2018.9.28

老舗蔵の若き挑戦者「手取川」をつくる吉田酒造、蔵元の手

『便利な世の中で、未来を見ることにした』

佇まいがシュッとしている、いわゆるイケメン。
最近ご結婚されたばかりだという、専務吉田泰之さん。

石川県白山市を流れ日本海へ注ぐ、一級河川。
創業148年からなる吉田酒造のお酒は、ずっとずっと“手取川”の水。

『地元のお米だけを使うことは、地元を守ることになる。
酵母以外は無添加・無農薬のお米にし、まずアル添をやめようかなと考えています。
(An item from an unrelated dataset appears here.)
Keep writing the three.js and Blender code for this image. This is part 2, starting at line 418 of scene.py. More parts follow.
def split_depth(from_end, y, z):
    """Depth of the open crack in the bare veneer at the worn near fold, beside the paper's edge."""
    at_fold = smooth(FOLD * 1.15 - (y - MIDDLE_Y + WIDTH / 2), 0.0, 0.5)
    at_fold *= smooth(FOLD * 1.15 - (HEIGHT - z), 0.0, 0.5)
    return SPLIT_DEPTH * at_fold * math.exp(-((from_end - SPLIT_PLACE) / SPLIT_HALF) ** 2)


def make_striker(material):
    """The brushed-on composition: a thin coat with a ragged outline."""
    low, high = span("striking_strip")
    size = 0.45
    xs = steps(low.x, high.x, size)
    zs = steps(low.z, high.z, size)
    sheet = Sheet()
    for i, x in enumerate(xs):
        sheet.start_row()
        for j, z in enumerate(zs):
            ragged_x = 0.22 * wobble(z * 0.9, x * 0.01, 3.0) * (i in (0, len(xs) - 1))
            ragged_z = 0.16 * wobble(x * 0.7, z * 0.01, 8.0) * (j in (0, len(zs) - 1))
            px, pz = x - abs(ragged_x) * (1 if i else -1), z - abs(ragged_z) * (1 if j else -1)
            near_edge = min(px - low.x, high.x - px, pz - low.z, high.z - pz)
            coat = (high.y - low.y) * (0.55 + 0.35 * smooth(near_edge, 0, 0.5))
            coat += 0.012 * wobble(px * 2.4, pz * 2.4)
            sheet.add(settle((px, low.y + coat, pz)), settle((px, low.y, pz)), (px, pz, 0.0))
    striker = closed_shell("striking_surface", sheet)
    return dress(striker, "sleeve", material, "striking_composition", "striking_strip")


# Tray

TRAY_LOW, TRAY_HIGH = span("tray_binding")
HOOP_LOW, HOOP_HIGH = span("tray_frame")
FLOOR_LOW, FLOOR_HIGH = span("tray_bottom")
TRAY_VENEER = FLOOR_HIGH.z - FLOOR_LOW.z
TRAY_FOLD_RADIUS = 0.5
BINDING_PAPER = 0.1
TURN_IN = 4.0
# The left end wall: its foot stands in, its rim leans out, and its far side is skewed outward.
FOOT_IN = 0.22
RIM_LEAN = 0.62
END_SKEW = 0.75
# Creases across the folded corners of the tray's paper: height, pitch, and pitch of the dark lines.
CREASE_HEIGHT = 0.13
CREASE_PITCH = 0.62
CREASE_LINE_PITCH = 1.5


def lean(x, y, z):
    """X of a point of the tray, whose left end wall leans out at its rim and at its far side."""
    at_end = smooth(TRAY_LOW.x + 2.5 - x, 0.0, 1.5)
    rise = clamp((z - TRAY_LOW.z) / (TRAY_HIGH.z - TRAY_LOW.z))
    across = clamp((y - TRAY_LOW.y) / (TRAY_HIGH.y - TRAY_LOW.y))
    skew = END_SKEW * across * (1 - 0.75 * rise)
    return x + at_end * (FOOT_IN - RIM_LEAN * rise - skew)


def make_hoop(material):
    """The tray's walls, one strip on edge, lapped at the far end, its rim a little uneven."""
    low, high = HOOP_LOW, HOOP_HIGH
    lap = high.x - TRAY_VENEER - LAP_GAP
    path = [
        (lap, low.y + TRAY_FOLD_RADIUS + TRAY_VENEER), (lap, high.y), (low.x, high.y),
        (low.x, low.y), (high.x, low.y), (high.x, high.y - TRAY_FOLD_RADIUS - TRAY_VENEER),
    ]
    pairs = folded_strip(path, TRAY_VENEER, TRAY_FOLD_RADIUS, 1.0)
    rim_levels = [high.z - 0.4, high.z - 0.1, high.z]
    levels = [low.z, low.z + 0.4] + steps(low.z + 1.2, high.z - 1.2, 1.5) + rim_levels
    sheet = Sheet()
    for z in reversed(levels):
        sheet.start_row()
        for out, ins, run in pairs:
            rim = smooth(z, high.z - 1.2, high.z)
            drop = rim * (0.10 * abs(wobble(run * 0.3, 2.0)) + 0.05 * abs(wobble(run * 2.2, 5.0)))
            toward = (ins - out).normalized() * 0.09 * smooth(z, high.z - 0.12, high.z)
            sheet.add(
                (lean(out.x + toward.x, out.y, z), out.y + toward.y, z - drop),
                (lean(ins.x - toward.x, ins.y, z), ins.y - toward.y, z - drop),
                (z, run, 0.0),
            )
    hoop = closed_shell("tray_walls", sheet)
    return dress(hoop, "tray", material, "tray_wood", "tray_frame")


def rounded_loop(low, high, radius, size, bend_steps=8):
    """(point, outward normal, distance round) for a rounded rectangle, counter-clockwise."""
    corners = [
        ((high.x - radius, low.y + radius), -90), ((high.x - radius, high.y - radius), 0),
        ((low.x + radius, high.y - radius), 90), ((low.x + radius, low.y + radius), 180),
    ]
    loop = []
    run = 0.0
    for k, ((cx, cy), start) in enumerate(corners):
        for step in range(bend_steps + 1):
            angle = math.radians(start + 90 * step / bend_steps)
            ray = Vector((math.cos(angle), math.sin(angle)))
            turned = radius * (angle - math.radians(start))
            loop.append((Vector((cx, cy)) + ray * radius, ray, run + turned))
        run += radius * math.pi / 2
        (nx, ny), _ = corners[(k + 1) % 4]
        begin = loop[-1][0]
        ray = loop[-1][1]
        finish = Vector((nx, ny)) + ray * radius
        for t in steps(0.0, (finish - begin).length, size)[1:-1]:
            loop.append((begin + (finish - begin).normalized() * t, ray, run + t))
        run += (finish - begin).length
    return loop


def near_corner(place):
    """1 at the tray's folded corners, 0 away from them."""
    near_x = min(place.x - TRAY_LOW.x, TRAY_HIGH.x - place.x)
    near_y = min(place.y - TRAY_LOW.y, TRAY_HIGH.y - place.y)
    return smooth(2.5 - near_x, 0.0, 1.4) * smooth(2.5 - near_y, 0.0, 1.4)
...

』

そんな風に思ったのは、アウトドアブランド『パタゴニア』の姿勢や活動に共鳴したのだそう。
造り手として、大地、醗酵のエネルギーを自然のまま形にする事、
自然のサイクルで育ったものは力強く、綺麗に老いていく事。
簡単ではない事が伺えるけれど、まっすぐな姿勢からそれ以上に強い信念が伝わる。

日本酒業界にいる人なら、誰でも知っているであろう『全国新酒鑑評会』について。
明治時代より始まり、酒造りの技術向上のため、時代と共に変化をしながら個々の製造者に対して専門家の評価を示すもの。

吉田さんは新たな改革を始めている。
好きなものが人それぞれに違うように、おいしいお酒を図るものさしも一つじゃない。
ストーリーやバックグラウンドも伝えていきたいのだという。

とても納得。
どんなお米をつかっていて、磨きはどれくらい?
それもとても大切。

でも、誰とどこで何時に飲むか。
一人で飲むのと、仲間たちと飲むのとは違う。
部屋か外か、昼間か夜か。
その違いって、味わいも変えるんではないかと思う。
そんなものさしも、とても大切なんではないかと感じる。


製造部の小西谷さん。

穏やかな話し方に、笑顔が混じる柔らかな表情で、優しさが溢れる印象を受けた。
同じく優しい人たちが自然に集まってくるような雰囲気がする。

そんな風に感じながら手のひらを拝見すると、その反面どっしりと厚く、短い指。
力強い生命を感じる職人の手。

──────盛り上げ役、ペットのような優しい酒。──────

吉田酒造のお酒はごく近くに寄り添い、心を温かくしてくれる。
蔵人たちがそうだからなんだと思う。